The importance of data mining and management grows as a vast number of data are accumulated. However, traditional data mining algorithms, such as clustering and locality-sensitive hashing, do not scale well in the presence of large and complex data sets. This is primarily due to the fact that a custom similarity function, known as the “kernel function”, is used to compute distances between data points with complex data types and non-linear relationships. In order to use kernelization, the original data mining algorithm must be re-formulated into a form that uses inner-products between the given data points. Unfortunately, such a re-formulation comes at the cost of expensive operations such as an
eigen-decomposition of a large similarity matrix. In this work, we show how uniform sampling among the given data points can be used to address high computational complexities in kernelized data mining algorithms. In particular, we focus on three major algorithms used in data mining and retrieval: kernel k-means, kernel principal component analysis (KPCA), and locality-sensitive hashing (LSH).

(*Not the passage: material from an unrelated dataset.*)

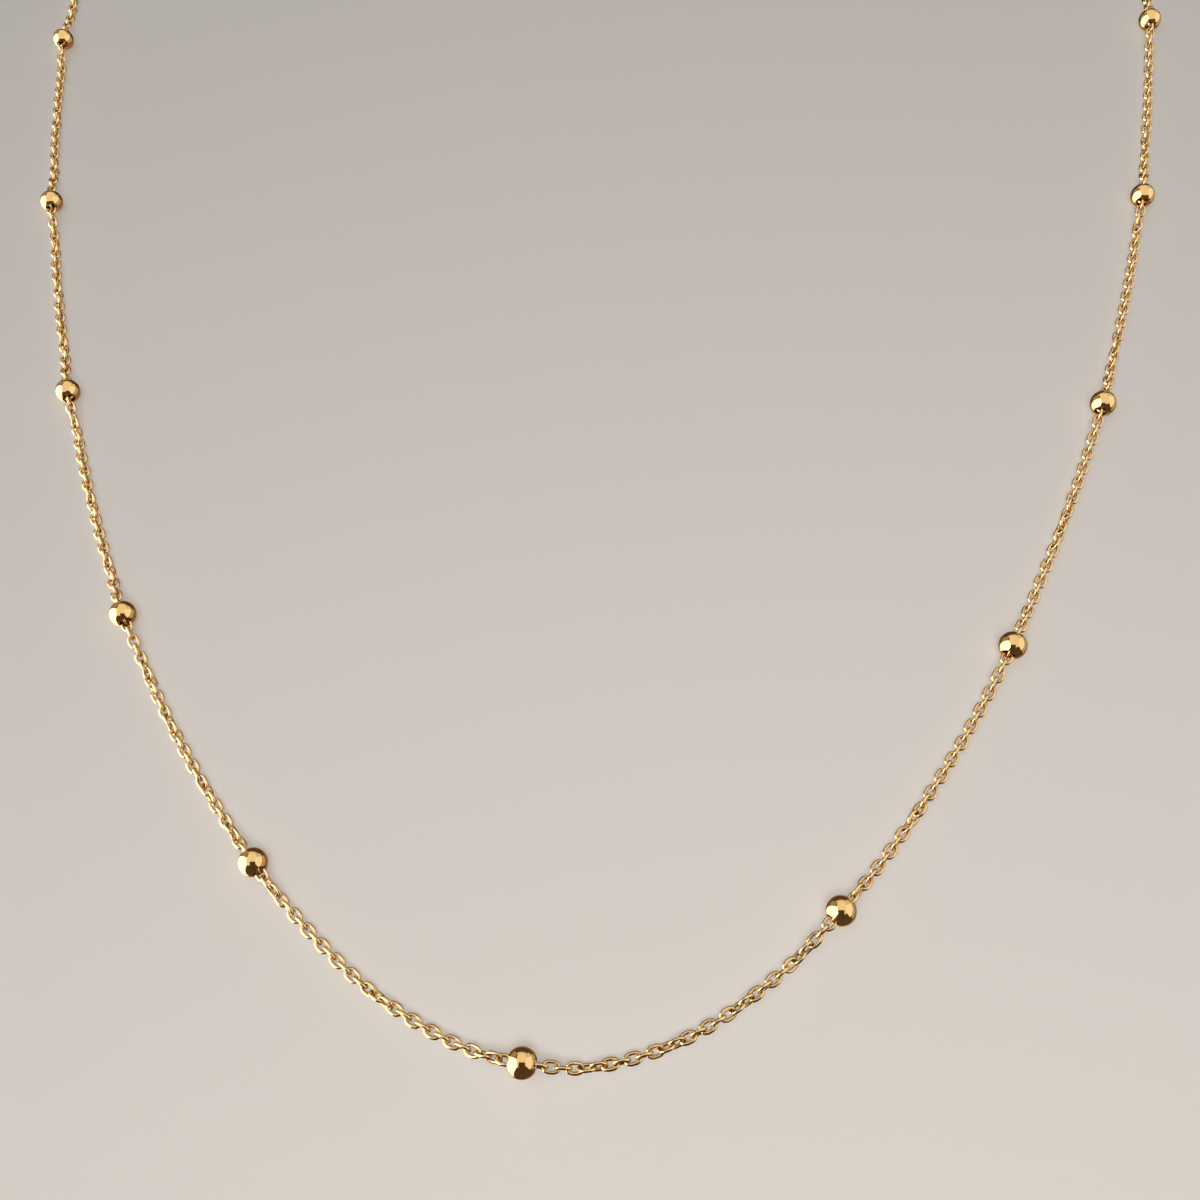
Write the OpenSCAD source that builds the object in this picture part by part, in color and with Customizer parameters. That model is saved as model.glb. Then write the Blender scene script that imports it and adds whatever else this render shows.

For the kernel k-means clustering, we use uniform sampling to compute a (1 + n-δ)-approximation of the per-iteration cost with complexity O(n^{1+δ}), for any δ ∈ (0, 1).
For KPCA, we lower the complexity down to O(kn^{1+δ} +k^3), where k is the number of principal components, and prove that the reduced-size problem we solve is spectrally equivalent to the original KPCA problem.
For the LSH algorithm we present, we address an additional issue of distribution-sensitivity, where the query time and accuracy varies depending on the underlying distribution of the data. We show that Voronoi-partitioning the data set around centers chosen uniformly at random yields stable and fast query time while maintaining high accuracy with fewer hash tables. We also show that our algorithm satisfies the locality-sensitive property. Through extensive experiments, we confirm that our algorithms
are ve...